EVO, Ondernemersorganisatie voor logistiek en transport
http://www.evo.nl

PERSBERICHT

ZOETERMEER, VRIJDAG 16 APRIL 2004

WEREN VAN VRACHTAUTO'S KENT GEEN GROND

Verladersorganisatie EVO is verontwaardigd over de plannen van staatssecretaris Van Geel om dieselrijdend vrachtverkeer de toegang tot steden te ontzeggen. Van Geel wil zo de voor de gezondheid schadelijke uitlaatgassen in oude binnensteden terugdringen. EVO ziet niets in het weren van vrachtverkeer en pleit voor constructieve oplossingen. Daarbij vormt de aanpak in de gemeenten Amsterdam en Groningen een goed voorbeeld.

Vrachtverkeer zonder pardon de toegang tot de stad ontzeggen kent geen enkele rechtvaardigingsgrond. Het merendeel van de rijdende vrachtauto's in Nederland beschikt over een milieuvriendelijke motor; Euroklasse 2. Van het 'oude en ronkende' wagenpark waar de staatssecretaris over spreekt is geen enkele sprake. Daarbij moet ook naar het personenverkeer worden gekeken. Personenauto´s zorgen voor maar liefst 66 procent van de door de staatssecretaris gewraakte uitstoot van stikstofoxiden. Vrachtauto's nemen maar 17 procent van deze uitstoot voor hun rekening.

Het ligt meer voor de hand om het gebruik van personenauto´s in de stad aan te pakken. Vrachtverkeer is geen doel op zich, maar een middel om binnensteden dagelijks van levensmiddelen en andere benodigde goederen te voorzien. Niet al het huidige personenverkeer is noodzakelijk. Juist in de binnensteden zijn openbaar vervoer en fiets een goed alternatief voor de auto. Goederenvervoer heeft die keuzevrijheid simpelweg niet. Ondoordachte beperkingen zetten een efficiënte distributie van deze levensmiddelen onder druk en remmen daarmee de gewenste economische groei.

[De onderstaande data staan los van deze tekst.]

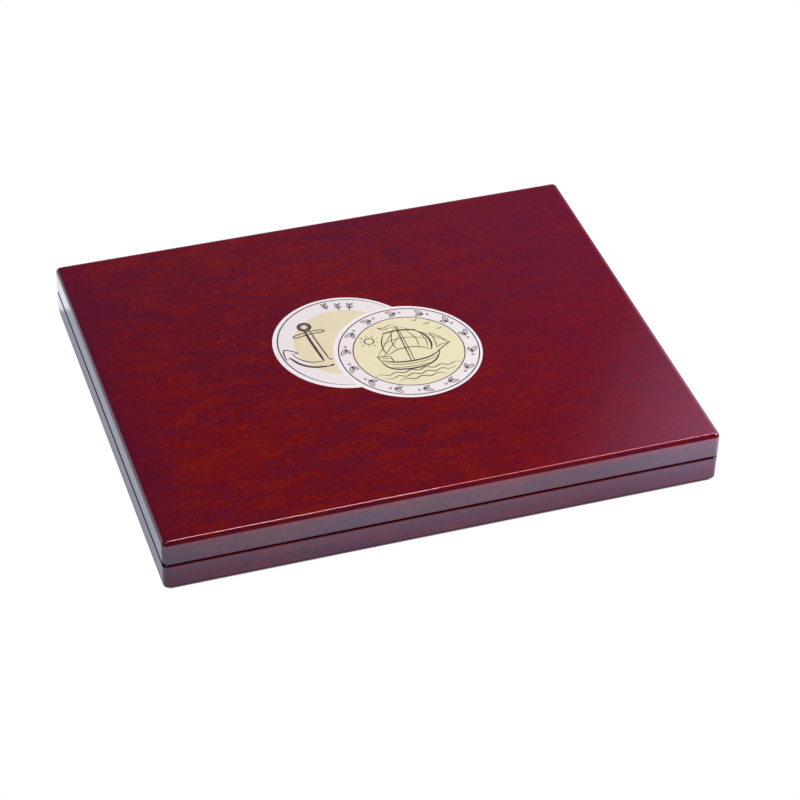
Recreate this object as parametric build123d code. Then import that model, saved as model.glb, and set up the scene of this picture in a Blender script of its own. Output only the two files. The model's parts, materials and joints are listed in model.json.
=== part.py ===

Om voor de lange termijn de leefbaarheid van Nederlandse binnensteden te garanderen, is een zorgvuldige afweging van milieu- en economische belangen noodzakelijk. Een goed voorbeeld van hoe het ook kan, is de nieuwe regeling die de gemeente Amsterdam in samenwerking met EVO heeft vastgesteld voor de binnenstad. Deze gaat uit van de gemiddelde bedrijfseconomische afschrijftermijn voor vrachtauto's boven de 7,5 ton. Dit heeft tot gevolg dat voor de binnenstad relatief jonge, minder vervuilende voertuigen worden gebruikt. Ook het gebruik van busbanen door vrachtverkeer, zoals nu in Groningen gebeurt, bevordert de doorstroming. Dit leidt tot minder vervuilende uitstoot.

Van Geel lijkt echter meer te voelen voor een maatregel zoals die door de gemeente Utrecht is genomen. Het verkeer in deze stad wordt gereguleerd middels een toeritdosering. Zo worden minder voertuigen tegelijk het centrum binnen gelaten. Het resultaat daarvan is echter het tegenovergestelde van hetgeen de staatssecretaris beoogt. Uit een peiling van EVO blijkt dat de lange rijen wachtende auto's voor de stoplichten en het noodzakelijke omrijden juist meer uitlaatgassen voortbrengen dan in de oorspronkelijke situatie.